The way a writer manages questions relates to other kinds of control in the essay form: tone control, logical integration, structural clarity. Occasionally, a writer takes on an issue that is fraught, critical, beset with tangled difficulties and conflicting investments, and does the job of providing a centre of gravity for public understanding. Noel Pearson’s Quarterly Essay, Radical Hope (2009) is deeply contentious, but also presents as a fine contemporary example of gravitas. It opens with a set of questions drawn from another writer, Jonathan Lear, who in turn took it from Kant. ‘For what may we hope? Kant put this question in the first person singular along with 2 others: What can I know? And what ought I to do?’ (Behind Kant hovers the ghost of Montaigne.) These are questions of existential responsibility and though they work as solvents on any kind of certainty or assurance, they seem to arise from a place of mental stability.

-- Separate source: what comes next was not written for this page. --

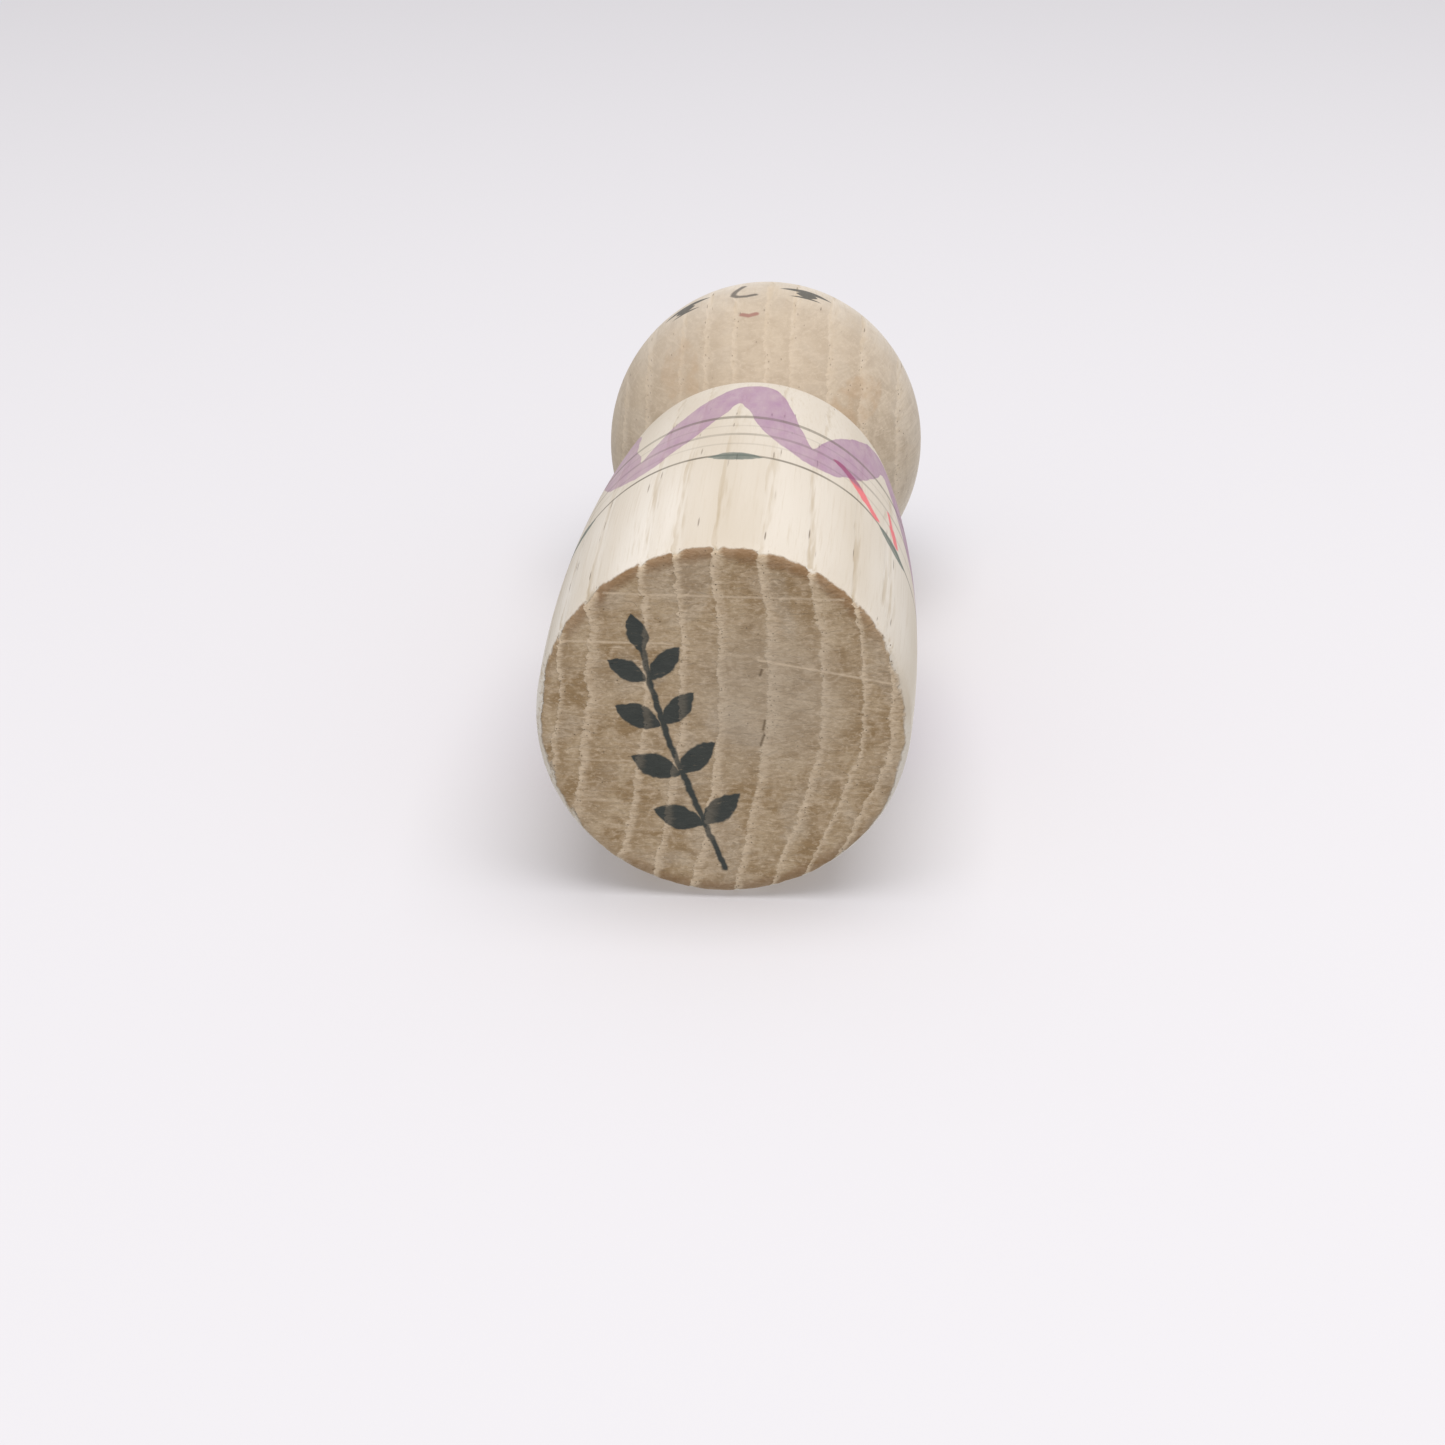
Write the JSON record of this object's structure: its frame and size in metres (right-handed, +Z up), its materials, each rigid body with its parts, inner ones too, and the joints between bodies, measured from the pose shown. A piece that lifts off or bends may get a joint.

This is what Pearson captures and proceeds to express on his own terms, for his own domains of concern:

It is time to ask: are we Aborigines a serious people? … Do we have the seriousness necessary to maintain our languages, traditions and knowledge? … The truth is that I am prone to bouts of doubt and sadness around these questions. But I have hope.

In this convergence of public and private questioning, of existential and political planes of awareness, something is turning. The essay provides a space for this, a turning circle in which the terms of understanding may be reconfigured.

 

This article originated as a paper delivered at Essaying: The Calibre Prizes, a symposium held at the National Library of Australia in April 2010.